Please list all lines of the material below in which the string "code" occurs.

--- START Source material ---

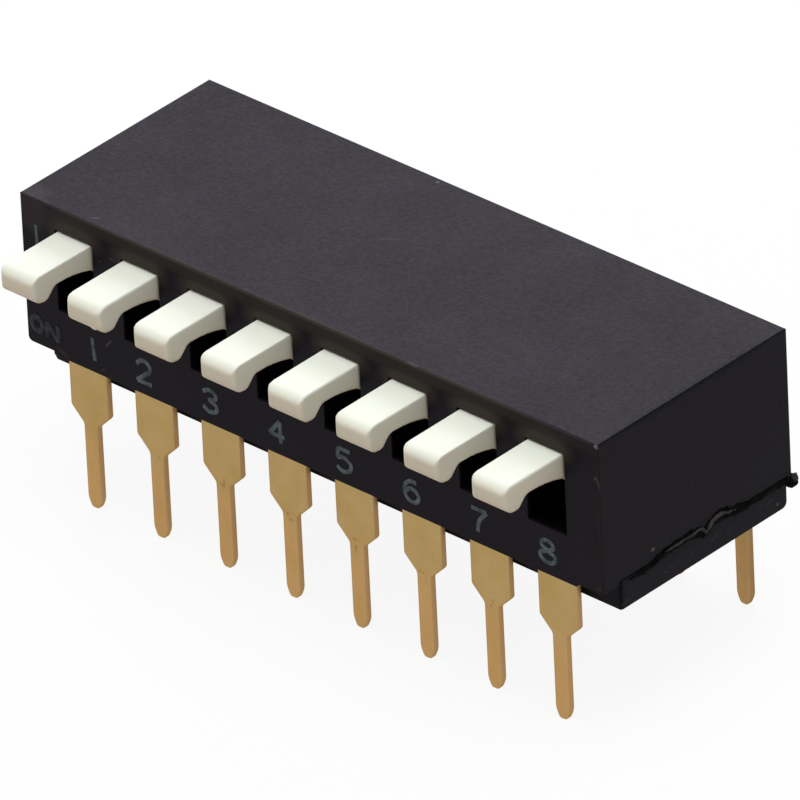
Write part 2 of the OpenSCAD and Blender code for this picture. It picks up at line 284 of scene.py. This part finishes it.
# Each mark is its face, its place across and up, its length and width in mm, its turn in
# degrees, and the colour that shows. The first two are painted shade along the top's right
# edge and a painted paler strip along the front's right edge, as a rounder edge would show;
# the rest are knocks, rubs and specks. All have ragged rims.
CASE_MARKS = (
    # Painted shade: the top darkens along its right edge as a rounder edge would
    ("top", 10.88, -0.25, 8.0, 0.3, 90, "#050405"),
    # Painted light: a paler strip along the front's right edge, as a rounder edge would catch
    ("front", 10.88, 3.2, 4.9, 0.1, 90, "#252224"),
    ("top", -10.0, -4.15, 0.4, 0.12, 5, "#2a282a"),
    ("top", -8.23, -3.9, 0.3, 0.07, 38, "#3a3a3c"),
    ("top", -1.02, 0.35, 0.95, 0.06, 38, "#2c2c2e"),
    ("top", -1.99, 3.51, 0.1, 0.1, 0, "#5c5a5c"),
    ("top", 4.0, -4.17, 0.4, 0.08, 0, "#4a484a"),
    ("front", 10.84, 5.66, 0.14, 0.12, 0, "#6f6c70"),
    ("front", -7.9, 4.57, 0.16, 0.06, 20, "#353335"),
    ("front", -7.4, 4.8, 0.2, 0.07, 0, "#3b393a"),
    ("front", -7.72, 1.92, 0.34, 0.06, 50, "#48484a"),
    ("front", -9.55, 0.93, 0.5, 0.14, -20, "#2b2927"),
    ("front", -8.0, 0.95, 0.25, 0.07, 30, "#2c2a2a"),
    ("front", 10.75, 1.0, 0.2, 0.07, 0, "#302e30"),
    ("front", 10.77, 4.62, 0.16, 0.05, 75, "#4a484c"),
    ("front", 10.87, 4.46, 0.46, 0.05, -80, "#424044"),
    ("end", -2.12, 1.34, 0.15, 0.12, 0, "#5c595c"),
)
# Painted shade: a dark line along the weld seam on the last lever's end, for the shade in
# the seam's groove
WELD_SEAM_SHADE = ("end", 0, 0.9, 7.8, 0.6, 0, "#080707")
# These have smooth rims: the pale upper band of the front, a painted highlight along its top
# edge, the pale corner by the first lever, and the painted shade along the weld seam
CASE_SHADES = (
    ("front", 0, 5.5, 21.5, 0.45, 0, "#26221f"),
    # Painted highlight along the front's top edge
    ("front", 0, 5.69, 21.5, 0.13, 0, "#38332f"),
    ("front", -10.5, 5.3, 1.1, 1.4, 0, "#2c282d"),
    WELD_SEAM_SHADE,
)
# Painted light: above each lever, after its place across, the front is paler and warmer
# with the light that the ivory lever throws back on it
LEVER_BOUNCE_LIGHT = (5.0, 1.9, 0.95, 0, "#36312c")
# Painted shade on the front corner of the base's end, which also hides its rounded edge's
# highlight
BASE_SHADES = (
    ("end", -3.45, 0.45, 0.35, 1.1, 0, "#090809"),
    WELD_SEAM_SHADE,
)
BASE_MARKS = (
    ("end", 0.42, 0.5, 0.3, 0.08, 30, "#262426"),
    ("end", 1.0, 0.48, 0.2, 0.08, 30, "#221f20"),
    ("end", -0.5, 0.42, 0.6, 0.05, 30, "#1f1d1f"),
    ("end", -1.4, 0.42, 0.25, 0.06, -40, "#2c2a2c"),
    ("end", -1.62, 0.36, 0.22, 0.06, -30, "#2c2a2c"),
    ("end", 2.74, 0.5, 0.3, 0.06, 20, "#2c2a2c"),
    ("end", 3.05, 0.28, 0.12, 0.1, 0, "#4a474a"),
    ("end", -3.3, 0.2, 0.5, 0.12, 10, "#232123"),
)


# Materials

# Share of the case's black that its insides show under their painted shade
INSIDE_SHADE_SHARE = 0.05
# Heights over which a terminal turns redder towards its tip
REDDER = (-2.2 * MM, -0.9 * MM)
# Where the back row of terminals begins, and how much painted shade darkens it
BACK_ROW = (3.6 * MM, 3.7 * MM)
BACK_ROW_SHADE = 0.22
# Reach of the dents round the root of a leg: across, through and along it
DENTED = (0.2 * MM, MM, 0.3 * MM)


def moulded_black(name, colour, shades, marks, hollow=False):
    """Glass-filled PBT from a spark-eroded mould: a dull black skin with a fine even grain,
    faintly mottled where the glass shows, with soft shades, some of them painted light and shade,
    and paler where it was knocked or rubbed; a few of the marks are painted light and shade too.
    Painted shade makes the insides of a hollow piece nearly black. The grain is drawn as fine as
    still shows."""
    material, tree, shader = new_material(name, {"Specular IOR Level": 0.088,
                                                 "Specular Tint": shade("#dddbff")})
    place = object_place(tree)
    mottle = noise(tree, place, grain_mm=1.2, detail=4)
    grain = noise(tree, place, grain_mm=0.06, detail=2)
    skin = blended(tree, spread(tree, mottle, 0, 1), opaque(colour, 0.85), opaque(colour, 1.15))
    ragged = noise(tree, place, grain_mm=0.07)
    for places, rim in ((shades, SMOOTH_RIM), (marks, ragged)):
        for *where, code in places:
            skin = blended(tree, mark_mask(tree, place, rim, *where), skin, shade(code))
    if hollow:
        # Painted shade: the insides of the slots and bays are drawn nearly black
        skin = blended(tree, hollowed(tree, place), skin, opaque(colour, INSIDE_SHADE_SHARE))
    tree.links.new(skin, shader.inputs["Base Color"])
    dull = maths(tree, "ADD", spread(tree, grain, -0.04, 0.04), spread(tree, mottle, 0.53, 0.59))
    tree.links.new(dull, shader.inputs["Roughness"])
    bumped(tree, shader, grain, depth_mm=0.003)
    return material


def moulded_ivory(name, colour):
    """Acetal from a polished mould: a warm white with a soft satin gloss, through which a
    little light passes, and hardly any grain. The grain is drawn coarser than it is, so
    that it shows."""
    material, tree, shader = new_material(name, {
        "Specular IOR Level": 0.2, "Subsurface Weight": 0.15, "Subsurface Scale": 0.25 * MM,
        "Subsurface Radius": (1.0, 0.8, 0.6)})
    place = object_place(tree)
    clouding = spread(tree, noise(tree, place, grain_mm=0.9, detail=2), 0, 1)
    skin = blended(tree, clouding, opaque(colour, 0.96), opaque(colour))
    tree.links.new(skin, shader.inputs["Base Color"])
    grain = noise(tree, place, grain_mm=0.12)
    tree.links.new(spread(tree, grain, 0.36, 0.46), shader.inputs["Roughness"])
    bumped(tree, shader, grain, depth_mm=0.0035)
    return material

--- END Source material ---

- Response below:
Write part 2 of the OpenSCAD and Blender code for this picture. It picks up at line 284 of scene.py. This part finishes it.
        for *where, code in places:
            skin = blended(tree, mark_mask(tree, place, rim, *where), skin, shade(code))